The description of Mr. Fogg’s daily activities incites curiosity. He breakfasted and dined at the club, at hours mathematically fixed, in the same room, at the same table, never taking his meals with other members, much less bringing a guest with him; and went home at exactly midnight, only to retire at once to bed. He never used the cozy chambers, which the Reform provides for its favored members. He passed ten hours out of the twenty-four in Saville Row, either in sleeping or making his toilet. When he chose to take a walk it was with a regular step in the entrance hall with its mosaic flooring, or in the circular gallery with its dome supported by twenty red porphyry Ionic columns, and illumined by blue painted windows. Our hero seems to lead a meticulous existence but we shall see how all the meticulousness shall be replaced instead by a mad dashing around the world.

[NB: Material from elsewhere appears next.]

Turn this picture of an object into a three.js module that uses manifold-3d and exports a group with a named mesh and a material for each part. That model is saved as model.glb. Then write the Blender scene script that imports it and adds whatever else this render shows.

In the first chapter, we are also introduced to Mr. Passepartout, who is the second most important character in the novel. While he too is an honest and orderly man, there is a sense of clumsiness around him and he has apparently had a more adventurous, colorful life than his master. As he himself says, - " I believe I’m honest, monsieur, but, to be outspoken, I’ve had several trades. I’ve been an itinerant singer, a circus-rider, when I used to vault like Leotard, and dance on a rope like Blondin. Then I got to be a professor of gymnastics, so as to make better use of my talents; and then I was a sergeant fireman at Paris, and assisted at many a big fire. But I quitted France five years ago, and, wishing to taste the sweets of domestic life, took service as a valet here in England." He has good references and it seems that Mr. Fogg appreciates honesty, as Mr. Passepartout is given the job immediately. We shall soon see how Mr. Fogg and Mr. Passepartout make an excellent, entertaining pair.